Lo que oculta una iglesia evangélica detrás de sus muros (literal y metafóricamente), mixturado con los “salvados” por la fe de los pabellones evangélicos de las cárceles, en medio de una elección presidencial donde un poderoso servicio yanqui construye un candidato, a lo que se suman la idea de redención, una justicia maniatada y, a borbotones, unos pocos destellos de dignidad que aparecen y se esfuman en algunos de los personajes en la medida en que los fanatismos propios y ajenos así lo permiten, edifican la trama de El Reino, la serie más vista de Netflix por estas latitudes del fin de semana, y todo es ganancia.

El regresado Daniel Kuzniecka es el candidato a presidente de la Nación Armando Badajoz, cuyo compañero de fórmula es el pastor Emilio Vázquez Pena (Diego Peretti), casado con la pastora Elena, en manos de la descomunal Mercedes Morán. El primero muere a manos de un “fundamentalista” del fuero propio en un acto de campaña y las sospechas, como una mancha de aceite, empiezan a disparar los nombres de posibles autores intelectuales en medio de la estampida generada en el riñón de la institucionalidad del país. Lo demás, gracias a la inteligencia de Piñeiro, es un vaivén de instancias en el borde del borde, condimentadas por lo jugoso que resulta desnudar las subtramas que suponen la fusión de política y religión, una puerta que, una vez abierta, se vuelve imposible de cerrar.

Pero todo es ganancia porque El Reino aparece en un momento en el que la ficción argentina necesitaba un espaldarazo, un éxito de esta magnitud, la confianza manifiesta para poder volver a producir contenidos en el país y generar trabajo para cientos de personas, porque si hay algo que abunda es talento.

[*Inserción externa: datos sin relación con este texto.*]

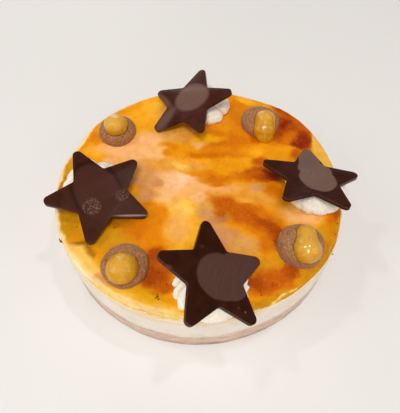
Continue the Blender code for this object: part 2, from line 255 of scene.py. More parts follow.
# Soft patches of colour on the top, laid one over another; besides the glaze's own colours, some of them
# are painted reflection, painted shade and painted light, as marked below.  Places and half sizes in
# millimetres from the cake's axis, the turn in degrees: (name, x, y, rx, ry, turn, colour)
TOP_PATCHES = [
    ("back left", -48, 74, 40, 32, 0, "yellow"),
    ("back left rim", -66, 84, 18, 7, 38, "amber"),
    ("back left bright", -41, 83, 8, 14, 0, "lemon"),
    ("left back burn", -90, 50, 7, 9, -20, "orange"),
    ("left back", -87, 33, 11, 7, 0, "yellow"),
    ("by the back star", -30, 78, 7, 14, 0, "honey"),
    # Painted reflection: the peach patches of the band across the middle, from here and again from band right
    # on, are the glaze mirroring a broad light behind the cake.
    ("band left", -62, 36, 24, 8, -8, "peach"),
    ("band upper", -41, 46, 16, 10, 0, "peach"),
    ("band lower", -50, 29, 18, 9, 0, "peach"),
    ("band shadow", -44, 18, 10, 6, 0, "tan"),
    # Painted shade: band by the star and band inner darken the band to rose tan beside the left star's right
    # arm, where its shadow falls.
    ("band by the star", -46, 6, 12, 10, 0, "rose_tan"),
    ("band inner", -34, 8, 12, 10, 0, "rose_tan"),
    ("middle", -20, 3, 18, 12, 0, "peach"),
    ("pale middle", -8, 0, 18, 10, -8, "pale_peach"),
    ("middle front", -19, -13, 18, 10, 0, "peach"),
    ("middle ring", -40, -11, 7, 7, 0, "rose_tan"),
    ("middle corner", -39, -20, 6, 4, 0, "deep_orange"),
    # Painted reflection: the right half of the peach band.
    ("band right", 30, -9, 34, 9, -6, "honey"),
    ("band right peach", 12, -8, 16, 8, 0, "peach"),
    # Painted shade: the right star's shadow on the band, to the left of the star.
    ("band right shade", 58, -8, 9, 8, 0, "deep_orange"),
    ("band right foot", 46, -15, 13, 7, -20, "honey"),
    ("band by the right star", 76, -29, 18, 9, 0, "peach"),
    ("middle back", -12, 52, 18, 8, 0, "tan"),
    ("back right", 26, 64, 30, 28, 0, "orange"),
    ("back right deep", 22, 44, 24, 10, 0, "deep_orange"),
    ("back right light", 22, 66, 8, 12, 0, "amber"),
    ("pale spot", 0, 42, 7, 5, 0, "peach"),
    ("orange spot", -24, 40, 9, 5, 0, "orange"),
    ("stroke", 43, 29, 25, 8, 48, "amber"),
    ("stroke core", 46, 32, 12, 5, 42, "yellow"),
    ("stroke end", 60, 39, 9, 6, 10, "amber"),
    ("lobe", 15, 35, 11, 5, 0, "orange"),
    ("level streak", 10, 29, 30, 3.6, 0, "deep_orange"),
    ("level streak end", -15, 30, 7, 3, 0, "amber"),
    ("left of the streak", -31, 32, 9, 7, 0, "peach"),
    ("under the streak", -22, 19, 18, 7, 0, "honey"),
    ("under the streak right", -6, 20, 13, 6, 0, "yellow"),
    ("wedge", 6, 10, 18, 4.5, -10, "orange"),
    ("above the wedge", -8, 18, 16, 5, -6, "honey"),
    ("yellow lobe", 28, 18, 10, 10, 0, "amber"),
    ("under the lobe", 14, 4, 13, 4, 0, "deep_orange"),
    ("lead to the burn", 37, 8, 10, 6, 0, "deep_orange"),
    ("burn by the star", 49, 10, 11, 7, 0, "rust"),
    # Partly a real scorch and partly painted shade under the right star's arm.
    ("burn by the star core", 59, 8, 8, 6, 0, "burn"),
    ("right back field", 78, 58, 20, 24, 20, "burnt_orange"),
    ("before the burn", 70, 33, 15, 7, 12, "amber"),
    ("right back brown", 67, 57, 10, 8, 35, "rust"),
    ("right back rim", 84, 70, 24, 6, -45, "burnt_orange"),
    ("light in the burn", 74, 47, 3.5, 7, -20, "deep_orange"),
    ("light by the burn", 81, 55, 3.5, 4, 0, "deep_orange"),
    ("burn one", 75, 65, 6, 6.5, 0, "burn"),
    ("burn two", 88, 46, 6.5, 9, 12, "burn"),
    ("burn two foot", 83, 41, 6, 4, 0, "burn"),
    ("back rim", 34, 88, 12, 12, -10, "orange"),
    ("back rim yellow", 50, 94, 14, 5, -28, "amber"),
    ("streak halo", 37, -29, 32, 13, -29, "orange"),
    ("streak", 36, -30, 27, 8.5, -29, "burnt_orange"),
    ("streak head", 19, -20, 8, 9, 0, "burnt_orange"),
    ("streak core", 48, -36, 9, 3.5, -35, "rust"),
    ("streak foot", 14, -31, 7, 6, 0, "rose_brown"),
    ("streak end", 55, -48, 6, 10, 10, "rust"),
    ("streak haze", 4, -22, 7, 9, 0, "tan"),
    ("under the long streak", 17, -46, 18, 9, -25, "rose_tan"),
    ("under the long streak right", 34, -54, 12, 7, 0, "tan"),
    ("by the right drop", 47, -53, 6, 8, 0, "deep_orange"),
    ("front right tan", 50, -69, 11, 6, 0, "ochre"),
    ("front right", 48, -82, 19, 8, 15, "burnt_orange"),
    ("front right burn", 38, -83, 8, 5, 0, "rust"),
    ("front right amber", 60, -76, 9, 4, 30, "burnt_orange"),
    ("front right yellow", 74, -76, 10, 6, 45, "ochre"),
    ("front right edge", 50, -96, 19, 4.5, 30, "mustard"),
    ("right rim", 99, -36, 7, 14, -8, "deep_orange"),
    ("right rim burn", 101, -33, 2.5, 6, -8, "burnt_orange"),
    ("right rim front", 92, -56, 8, 16, -30, "orange"),
    ("above the right star", 80, 30, 5, 6, 0, "burnt_orange"),
    ("left front", -36, -40, 14, 18, 0, "orange"),
    ("left front deep", -46, -41, 10, 10, 0, "deep_orange"),
    ("left front ochre", -64, -50, 16, 10, -15, "ochre"),
    # Painted shadow: the left star's shadow on the glaze in front of it.
    ("by the left star", -60, -35, 12, 5, 0, "dark_ochre"),
    ("bright field", -11, -38, 12, 23, 0, "lemon"),
    ("top of the bright field", -12, -24, 9, 7, 0, "unburnt"),
    ("pale in the field", -15, -40, 9, 12, 0, "apricot"),
    ("beside the bright field", -29, -27, 6, 8, 0, "orange"),
    ("by the left drop", -31, -54, 8, 9, 0, "orange"),
    ("between drop and star", -29, -71, 10, 13, 0, "burnt_orange"),
    ("front burn", -30, -79, 10, 7, -12, "rust"),
    ("front yellow", -38, -91, 18, 6, -14, "gold"),
    ("left rim ochre", -97, -34, 9, 16, 16, "mustard"),
    ("left rim brown", -106, -4, 5, 9, 0, "dark_ochre"),
    ("left rim burn", -103, -25, 4, 4, 0, "dark_ochre"),
    ("left rim amber", -102, 16, 8, 17, -10, "ochre"),
    ("left back rim", -96, 44, 5, 10, -25, "amber"),
    ("shade by the left tip", -80, -55, 8, 4, -45, "mustard"),
    ("left rim spot", -107, -8, 1.6, 2.2, 0, "rust"),
    ("left rim spot behind", -105.5, 6, 1.2, 1.6, 0, "dark_ochre"),
    ("brown by the front star", -30, -62, 6, 6, 0, "rust"),
    ("head of the streak", 15, -28, 4.5, 3.5, 0, "burnt_orange"),
    ("right back brown patch", 80, 60, 5, 5, 0, "rust"),
    ("right back brown rim", 74, 80, 9, 3, -45, "rust"),
    ("haze beside the streak", 5, -28, 6, 6, 0, "rose_tan"),
    ("right of the right drop", 90, -44, 5, 7, -20, "ochre"),
    ("front burn foot", -23, -87, 7, 4.5, 0, "burnt_orange"),
    ("brown at the stroke's foot", 49, 23, 6, 4.5, 0, "burnt_orange"),
    ("orange behind the left star", -85, 46, 6, 5, 0, "orange"),
    ("rose by the middle", -33, 1, 6, 5, 0, "rose_tan"),
    ("peach by the left star", -71, 24, 7, 4, 0, "peach"),
    ("light above the streak", 36, -16, 8, 3, -10, "honey"),
    ("peach below the middle", 0, -12, 7, 6, 0, "peach"),
    ("orange behind the middle", -24, 33, 5, 4, 0, "orange"),
    ("tan before the right star", 72, -24, 6, 4, 0, "tan"),
    ("brown before the right drop", 63, -75, 5, 5, 0, "rust"),
    # Painted light: brightens the glaze in front of the back star, where the star's shadow falls.
    ("light behind the middle", 6, 48, 15, 4.5, 0, "yellow"),
    ("brown by the stroke", 49, 48, 6, 5, 0, "burnt_orange"),
    ("front right mustard", 79, -74, 8, 5, 45, "mustard"),
    ("right rim mustard", 93, -58, 5, 9, -32, "mustard"),
    ("right rim mustard behind", 101, -42, 4, 7, -20, "mustard"),
    ("right rim drip", 104.5, -31, 1.6, 4, -15, "rust"),
    ("right rim drip lowest", 95, -56, 1.4, 3, -30, "burnt_orange"),
    ("light above the wedge", -15, 18, 7, 3.5, 0, "unburnt"),
    ("back rim lemon", 44, 95, 9, 4, -25, "lemon"),
    ("light in the middle back", -16, 53, 6, 4, 0, "honey"),
    ("light in the burn's lead", 45, 10, 5, 4, 0, "burnt_orange"),
    ("edge of the peach", 15, -1, 6, 3, 0, "deep_orange"),
    ("light in the streak", 46, -29, 5, 3, -30, "deep_orange"),
    ("under the burn", 45, -3, 6, 4, 0, "rose_tan"),
    # Painted light: lightens the glaze beside the left star's right arm, where the star's shadow falls.
    ("light by the left star", -48, 9, 6, 5, 0, "tan"),
]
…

Y en un momento estratégico: es un año electoral en la Argentina, algo que algunos ven con cierto dejo de especulación sin poder eludir la tan mentada grieta, que acá es más amplia porque pone en tensión el bien y el mal.

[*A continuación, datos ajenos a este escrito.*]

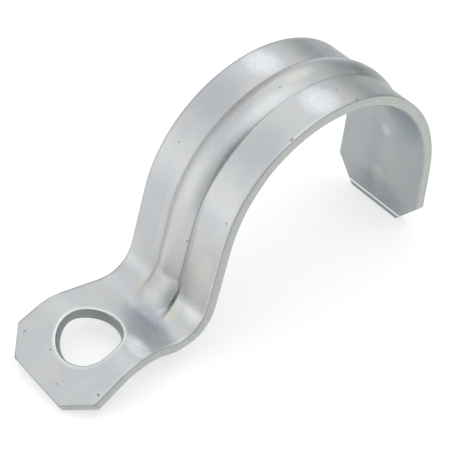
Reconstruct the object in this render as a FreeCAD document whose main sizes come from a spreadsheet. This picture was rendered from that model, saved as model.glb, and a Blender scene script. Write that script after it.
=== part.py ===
import FreeCAD, Part
from itertools import permutations
import math
import os
import Sketcher

# One-hole heavy-wall conduit strap: one strip of sheet steel, cut to a blank, stamped with a stiffening
# bead and folded into a foot, a leg, an arch over the pipe and a short tail that hooks behind it.
# Frame: the pipe's axis is the Y axis through the origin, the foot lies towards -X and +Z is away from
# the wall. The lowest corners of the toe end and of the tail end lie in one plane parallel to XY.

DRIVING = (
    ("pipe_radius", 30.2, "outside radius of the pipe that the arch fits"),
    ("gauge", 2.66, "thickness of the sheet"),
    ("band_width", 27.2, "width of the strip along the bead"),
    ("toe_width", 29.9, "width of the strip at the toe end"),
    ("tail_width", 28.1, "width of the strip at the tail end"),
    ("toe_flat", 14.4, "flat of the toe, up to the fold under the screw"),
    ("fold_radius", 4.4, "inside radius of the fold under the screw"),
    ("fold_angle", 34.7, "turn of that fold, degrees"),
    ("heel_flat", 10.7, "flat between the fold and the heel bend"),
    ("heel_radius", 7.6, "inside radius of the heel bend"),
    ("heel_angle", 83.8, "turn of the heel bend, degrees"),
    ("leg_flat", 16.1, "straight of the leg, up to the arch"),
    ("arch_angle", 169.7, "turn of the arch, degrees"),
    ("tail_flat", 17.0, "straight of the tail"),
    ("toe_cut_along", 5.9, "toe corner cut, along the strip"),
    ("toe_cut_across", 6.5, "toe corner cut, across the strip"),
    ("tail_cut_along", 6.7, "tail corner cut, along the strip"),
    ("tail_cut_across", 6.0, "tail corner cut, across the strip"),
    ("hole_radius", 7.4, "radius of the fixing hole"),
    ("hole_lead", 0.6, "hole axis from the middle of the fold, towards the toe"),
    ("bead_radius", 7.5, "radius of the bead's round back"),
    ("bead_height", 1.2, "height of the bead over the sheet"),
    ("bead_bend_radius", 11.0, "radius of the bead's crest where it runs out in the heel bend"),
    ("bead_bend_lead", 2.0, "start of that run-out, up the leg from the heel bend"),
    ("bead_bend_angle", 63.0, "turn of the crest until it has sunk into the heel bend, degrees"),
    ("bead_inset", 7.2, "centre of the bead's round end, from the tail end"),
    ("crease_radius", 0.8, "rounding between the bead and the sheet, outside"),
    ("lip_radius", 1.2, "rounding along the groove's lips, inside"),
    ("rim_radius", 0.6, "rounding of the fixing hole's rim on the screw's side"),
)
BEAD_ROOT = 0.4  # share of the gauge that the bead's root reaches down into the sheet
GROOVE_REACH = 0.25  # share of the groove's radius where the cut for it starts, in the air under the sheet
Y_AXIS = FreeCAD.Vector(0, 1, 0)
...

Hay en el material, de impecable factura técnica y con una minuciosa dirección de arte, un casting de lujo, que a los roles principales suma a Joaquín Furriel, un monje negro, un “brujo” que se esconde detrás de los pliegues del poder; Chino Darín, un desencantado de una vida anterior que sueña con poder cambiar las cosas seducido por la fe; Peter Lanzani, una especie de apóstol conductor de la salvación y la esperanza, y Nancy Dupláa, una vez más descollante, como una fiscal que cree en la Justicia pero ve como se desmorona y la corre del centro de atención. Pero no sólo eso; otros actores de gran talento, algunos de vasto recorrido teatral como Lorena Vega y Patricio Aramburu, o el siempre a la altura Alejandro Awada, entre más, hacen grandes aportes a la cuestión.

A lo Dan Brown, tramas y subtramas construyen una red narrativo-dramática que va in crescendo y se sustenta también en la sorpresa, en la presencia insoslayable de la muerte que late, y sobre todo, en lo oculto e inconfesable que hay detrás de lo que se ve: una puesta en escena de la realidad que no es la realidad, porque “lo que importa es el show”.

De hecho, algo huele a podrido en algunas democracias del presente, es algo ligado a las mentiras que se cuelan de los totalitarismos que trajo de regreso la era de la posverdad, el neofascismo que transitan algunos países europeos sumado a gobiernos delirantes como el de Trump o Bolsonaro traen al debate contemporáneo las siempre vigentes lecturas de Antonio Gramsci acerca del fascismo, la moral en crisis y las reacciones de la derecha a épocas de transformaciones profundas como las vividas en Latinoamérica hace algunos años, que son sistemáticamente borradas o teñidas de una supuesta corrupción por los medios hegemónicos. No casualmente, antes de que la trama se ponga en marcha, se puede leer en la pantalla, previo al comienzo del primer capítulo, la contundente frase de Gramsci que invita a mirar el presente cuando dice: “El viejo mundo muere, el nuevo tarda en aparecer y en ese claroscuro surgen los monstruos”.